What type of drywall should I use in my Sacramento home?

Standard 1/2-inch drywall for most interior walls and ceilings.

Exceptions that apply specifically in Sacramento:

Garage walls adjacent to living space: 5/8-inch Type X (fire-rated) required by the California Building Code. This is the fire separation requirement for attached garages, and Sacramento inspectors check for it.

Enclosed utility rooms: Often Type X as well, depending on local code interpretation. Verify with Sacramento County Building Inspection before finishing any room that encloses a furnace or water heater.

Bathrooms and laundry rooms: Moisture-resistant drywall (greenboard or paperless) for areas that get wet but aren't directly tiled. Behind tile in showers: cement board, not any type of drywall.

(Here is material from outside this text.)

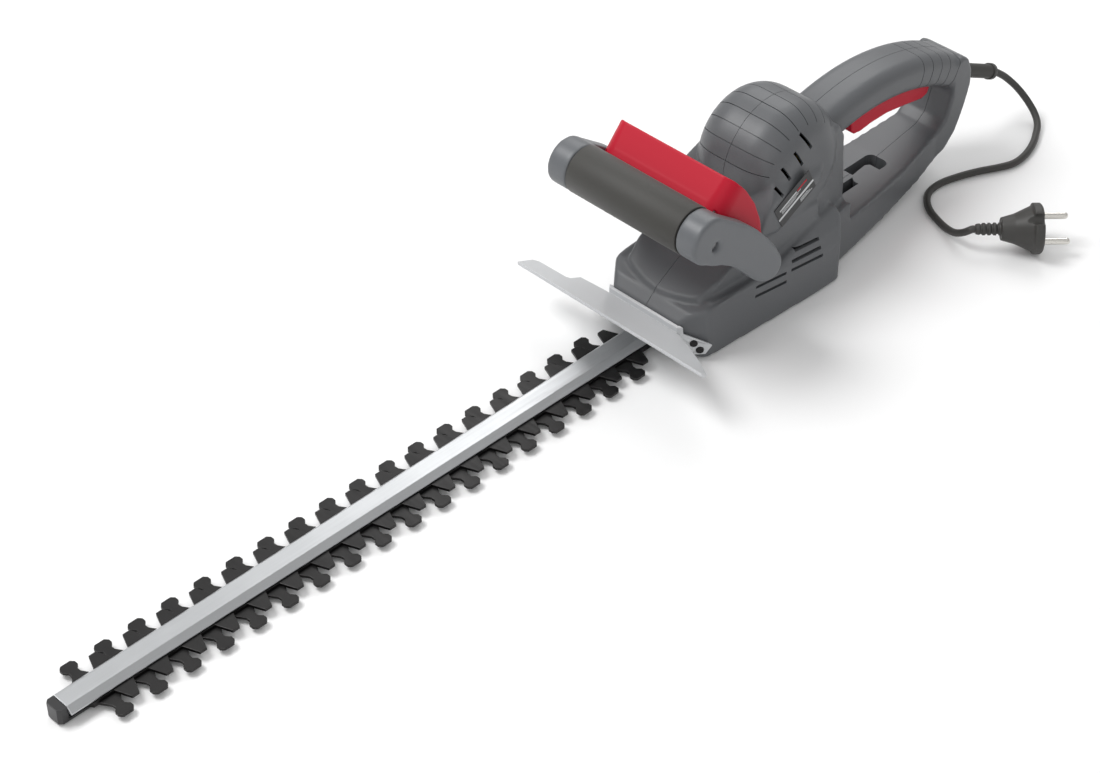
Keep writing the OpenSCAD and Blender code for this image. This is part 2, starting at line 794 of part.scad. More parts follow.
lever_pin_r = 3;
lever_corner_r = 13;
wing_side = [[-59.7, 128.6], [-57.8, 126.9], [-56.5, 119.5], [-48, 106], [-40, 92], [-33, 83.5],
    [-21, 83], [-16.5, 89], [-18.5, 101], [-24.5, 117], [-33, 131], [-41.5, 141.5], [-45, 144.4]];

// Plan of the lever along its lean: a wall with round corners and two wings
module lever_plan() {
    depth = 90;
    difference() {
        translate([0, -depth / 2]) rounded_box2(2 * lever_out_y, depth, lever_corner_r);
        translate([0, -depth / 2]) rounded_box2(2 * (lever_out_y - lever_t), depth - 2 * lever_t, lever_corner_r - lever_t);
        translate([-lever_out_y - 1, -depth - 1]) square([2 * lever_out_y + 2, depth / 3]);
    }
}

module front_lever() {
    color(c_red) {
        intersection() {
            translate([lever_foot[0], 0, lever_foot[1]]) rotate([0, 90 - lever_lean, 0]) rotate([0, 0, 90])
                translate([0, 0, -10]) linear_extrude(60) lever_plan();
            union() {
                side(-60, 60) polygon(wing_side);
                side(-60, 60) translate(lever_foot) rotate(lever_lean) translate([-5, -lever_t])
                    square([12, lever_t]);
            }
        }
        for (s = [0, 1]) mirror([0, s, 0]) pin_y(lever_pivot, lever_pin_r, lever_out_y - 8, lever_out_y + 7);
    }
}

module lever_spring() {
    path = [for (i = [0 : 36]) let (a = 30 * i, r = lever_pin_r + 0.9)
        [lever_pivot[0] + r * cos(a), 45.6 + 4.3 * i / 36, lever_pivot[1] + r * sin(a)]];
    color(c_steel) tube(path, 0.6, 8, [1, 0, 0]);
}

module switch_box(size, button) {
    cube(size);
    translate([size[0] / 2 - 2, size[1] / 2 - 2, button > 0 ? size[2] : -1.5]) cube([4, 4, 1.5]);
}

module lever_switch() {
    color(c_black) translate([-3, 25, 62]) switch_box([12, body_half_w - wall - 25, 14], 1);
}

// ---------- rear handle ----------

trigger_side = [[126, 84], [126.5, 77], [130, 73.5], [137, 72.5], [150, 74], [165, 74], [185, 71],
    [204, 67.5], [210, 69], [214, 78], [216.5, 84], [214, 89], [207, 91], [190, 93], [165, 97],
    [140, 98.5], [123, 99], [121, 94], [125, 92]];

module rear_trigger() {
    color(c_red) difference() {
        side(-trigger_half_w, trigger_half_w) polygon(inward(trigger_side, 0));
        side(-trigger_half_w + 2, trigger_half_w - 2) difference() {
            polygon([[131, 78], [202, 73], [202, 96], [164, 101], [131, 103]]);
            translate([167, 70]) square([3, 26]);
        }
        pin_y(trigger_pivot, trigger_pin_r + running, -20, 20);
    }
}

module trigger_pin() {
    color(c_steel) pin_y(trigger_pivot, trigger_pin_r, -14, 14);
}

spring_at = [145, 0];
spring_z = [77.2, 105];

module trigger_spring() {
    color(c_steel) tube(helix(spring_at, 3.6, spring_z[0] + 0.6, spring_z[1] - 0.6, 6, 12), 0.5, 6, [0, 0, 1]);
}

module main_switch() {
    color(c_black) {
        translate([154, -9, 103]) cube([24, 18, 6]);
        translate([158, -grip_bar_half_w + wall, 102.6]) cube([16, 2 * (grip_bar_half_w - wall), 1.4]);
        translate([166, -2, 101.4]) cube([5, 4, 1.4]);
    }
}

module capacitor() {
    z0 = stack_z + 3 + wall;
    color([0.75, 0.6, 0.2]) post(84, 0, 9, z0, z0 + 24);
}

module terminal_block() {
    color([0.85, 0.85, 0.8]) difference() {
        translate([226, -9, 45]) cube([9, 18, 10]);
        for (i = [-1, 0, 1]) post(231, 6 * i, 1.6, 50, 56);
    }
}

module cord_clamp() {
    color(c_black) difference() {
        translate([bush_from[0] - 11, -8, bush_from[2] - 8]) cube([2, 16, 18]);
        translate(bush_from) rotate([0, 90 + bush_tilt, 0]) translate([0, 0, -30]) cylinder(r = bush_r, h = 60);
    }
}

// ---------- guard ----------

guard_slope = [[-105.5, 40.75], [-105.5, 38], [-66.5, 20.1], [-66.5, 22.85]];
tab_z = 6;
tab_side = [[-90, tab_z - 1], [-57.5, tab_z - 1], [-53.5, 13.5], [-68.5, 24], [-69.3, 40], [-90, 40]];

module blade_guard() {
    color(c_clear) difference() {
        union() {
            intersection() {
                side(-90, 90) polygon(guard_slope);
                translate([0, 0, 10]) linear_extrude(40) polygon([[-105.5, -84], [-102, -85], [-91.4, -69.8], [-84, -56.8], [-78.5, -46.8],
                        [-71.9, -33], [-71.9, 33], [-74.6, 55.5], [-84, 55.5], [-86, 58],
                        [-87, 82], [-90, 85.7], [-105.5, 84.9]]);
            }
            intersection() {
                side(-90, 90) polygon(tab_side);
                translate([0, 0, tab_z]) linear_extrude(nose_z - tab_z) difference() {
                    polygon(inward(anticlockwise([[nose_x, 30], [-53, body_half_w + 4]]), -2.5));
                    polygon(inward(anticlockwise([[nose_x, 30], [-53, body_half_w + 4], [0, 45]]), 0));
                }
            }
        }
        translate([-80, -yoke_half_w + 2, 0]) cube([20, 2 * yoke_half_w - 4, 15]);
        guard_screw_shanks();
        guard_screw_heads();
    }
}

guard_screw_at = [[-63.2, -38.6, 15.6], [-60, -41.3, 9.8]];
module guard_screw_place() {
    for (s = [0, 1], p = guard_screw_at) mirror([0, s, 0]) translate(p) rotate([0, 90, 49.5]) children();
}
module guard_screw_shanks() {
    guard_screw_place() cylinder(r = 1.3, h = 5.8);
}
module guard_screw_heads() {
    guard_screw_place() translate([0, 0, -0.4]) cylinder(r = 2.6, h = 1.6);
}

module guard_screws() {
    color(c_black) {
        guard_screw_shanks();
        guard_screw_heads();
    }
}

// ---------- cord and plug ----------

module cord_bush() {
    color(c_soft) translate(bush_from) rotate([0, 90 + bush_tilt, 0]) {
        translate([0, 0, -12]) cylinder(r = bush_r, h = bush_l + 12);
        translate([0, 0, bush_l - 4]) cylinder(r = bush_r + 0.8, h = 4);
    }
}

module cord() {
    bush_dir = [cos(bush_tilt), 0, -sin(bush_tilt)];
    a = bush_from + bush_l * bush_dir;
    plug_dir = [cos(plug_turn), sin(plug_turn), 0];
    route = smooth_route(concat([a, a + 3 * bush_dir], cord_route_inner(), [plug_at - 2 * plug_dir, plug_at]), 2);
    color(c_soft) tube(route, cord_d / 2, 10, [0, 1, 0]);
}

function cord_route_inner() = [for (i = [1 : len(cord_route) - 1]) cord_route[i]];

module in_plug() {
    translate(plug_at) rotate([0, 90, plug_turn]) rotate(pins_turn) children();
}

module plug_body() {
    z1 = plug_relief_l;
    z2 = z1 + plug_cone_l;
    z3 = z2 + plug_face_l;
    color(c_soft) in_plug() difference() {
        union() {
            rotate_extrude() polygon([[0, 0], [3.6, 0], [4.4, 4], [4.6, z1], [8, z1], [10.5, z1 + 9],
                [plug_r - 2, z2], [plug_r, z2 + 1], [plug_r, z3 - 1.5], [plug_r - 1.5, z3], [0, z3]]);
        }
        for (i = [0 : 3]) ring(0, 0, 8, 3.4, 3 + 3.8 * i, 4.6 + 3.8 * i);
        for (s = [-1, 1]) translate([s * plug_r, 0, z2 - 4]) cylinder(r = 4, h = 20);
        for (s = [-1, 1]) translate([0, s * plug_pin_gap / 2, z3 - 6]) cylinder(r = plug_pin_r - 0.5, h = 10);
    }
}

module plug_pins() {
    z3 = plug_relief_l + plug_cone_l + plug_face_l;
    color([0.8, 0.78, 0.72]) in_plug() for (s = [-1, 1]) translate([0, s * plug_pin_gap / 2, z3]) {
        translate([0, 0, -6]) cylinder(r = plug_pin_r - 0.5, h = 8);
        translate([0, 0, plug_pin_neck]) cylinder(r = plug_pin_r, h = plug_pin_l - plug_pin_r - plug_pin_neck);
        translate([0, 0, plug_pin_l - plug_pin_r]) intersection() {
            sphere(plug_pin_r);
            cylinder(r = plug_pin_r, h = plug_pin_r);
        }
    }
}

// ---------- small pieces ----------

module rating_label() {
    color([0.8, 0.8, 0.82]) side(-body_half_w - 0.35, -body_half_w)
        polygon([[41, 104.3], [12, 86.4], [19, 67.8], [53, 85.6]]);
}

module housing_screws() {
    color(c_steel) for (p = boss_at) {
        pin_y(p, screw_r, -9, screw_seat_y);
        pin_y(p, screw_head_r - 0.2, screw_seat_y, screw_seat_y + 2);
    }
}

housing_left();
housing_right();
base_cover();
gear_case();
blade_guard();
guard_screws();
bar_cover();
support_bar();
bar_end_cap();
blade_upper();
blade_lower();
blade_bolts();
blade_nuts();
drive_gear();
eccentric_upper();
eccentric_lower();
gear_pin();
motor_shaft();
motor_pinion();
armature_core();
armature_winding();
commutator();
cooling_fan();
lower_bearing();
upper_bearing();
stator_core();
field_windings();
brush_holders();
carbon_brushes();
handle_core();
handle_sleeve();
handle_arm_left();
handle_arm_right();
handle_screws();
front_lever();
lever_spring();
lever_switch();
rear_trigger();
trigger_spring();
trigger_pin();
main_switch();
capacitor();
terminal_block();
cord_clamp();
cord_bush();
cord();
plug_body();
plug_pins();
rating_label();
housing_screws();
base_screws();
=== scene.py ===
# Corded hedge trimmer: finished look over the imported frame. Metres, +X to the rear handle, +Z up.
import bpy, json
from math import sin, cos, radians, pi
from mathutils import Vector, Matrix


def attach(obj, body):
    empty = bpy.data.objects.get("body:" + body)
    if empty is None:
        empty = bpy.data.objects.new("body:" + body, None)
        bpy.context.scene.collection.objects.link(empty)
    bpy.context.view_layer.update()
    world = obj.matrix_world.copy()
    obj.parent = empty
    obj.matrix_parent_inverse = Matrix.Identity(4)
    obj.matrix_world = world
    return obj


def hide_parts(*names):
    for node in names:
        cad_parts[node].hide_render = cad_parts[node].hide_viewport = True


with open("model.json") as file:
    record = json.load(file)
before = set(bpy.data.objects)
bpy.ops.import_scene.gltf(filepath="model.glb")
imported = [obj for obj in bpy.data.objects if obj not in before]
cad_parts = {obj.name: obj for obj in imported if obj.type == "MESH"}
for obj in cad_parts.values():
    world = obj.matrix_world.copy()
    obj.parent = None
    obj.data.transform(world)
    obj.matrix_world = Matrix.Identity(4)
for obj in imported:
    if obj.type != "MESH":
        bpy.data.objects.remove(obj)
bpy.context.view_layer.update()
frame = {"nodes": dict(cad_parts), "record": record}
CAD = frame["nodes"]
MM = 0.001
SHELL_WALL = 2.2
CORE_VOXEL = 1.6
SKIN_VOXEL = 1.4


# ---------- camera, light and floor ----------

def make_camera():
    """Three-quarter view from the left of the blade end, looking down."""
    az, el, roll = radians(-44.298), radians(39.881), radians(-0.621)
    forward = Vector((-sin(az) * cos(el), cos(az) * cos(el), -sin(el)))
    right = Vector((cos(az), sin(az), 0.0))
    up = right.cross(forward)
    right2 = right * cos(roll) + up * sin(roll)
    up2 = up * cos(roll) - right * sin(roll)
    turn = Matrix((right2, up2, -forward)).transposed().to_4x4()
    data = bpy.data.cameras.new("view")
    data.lens = 88.59
    data.sensor_width = 36.0
    data.clip_start = 0.05
    data.clip_end = 20.0
    cam = bpy.data.objects.new("view", data)
    cam.matrix_world = Matrix.Translation((-1.10295, -0.96760, 1.14231)) @ turn
    bpy.context.scene.collection.objects.link(cam)
    bpy.context.scene.camera = cam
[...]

Note that Sacramento homes typically don't have full basements due to the high water table in parts of the valley and clay soil conditions. If you have a below-grade space, use moisture-resistant drywall and make sure any moisture intrusion issues are resolved before finishing.

I had a small earthquake and now have new cracks. Should I be worried?

For typical minor seismic cracking — hairlines at door frame corners, window corners, ceiling-wall joints — no immediate action is needed beyond eventual cosmetic repair. These are the expected stress concentration points where any building movement shows up as cracking.

Before you repair, note the location and width of every new crack. Hairlines are cosmetic. Cracks wider than 1/16 inch, cracks that are offset (one side visibly higher than the other), or doors and windows that are newly sticking are worth having evaluated before you patch over them.

For most Sacramento earthquakes in the 3.0-4.5 range, hairline cracking at those standard locations is the typical residential result and is cosmetic. If you had shaking in the 5.0+ range or are seeing significant new damage, the California Earthquake Authority at earthquakeauthority.com has homeowner guidance on post-earthquake damage assessment.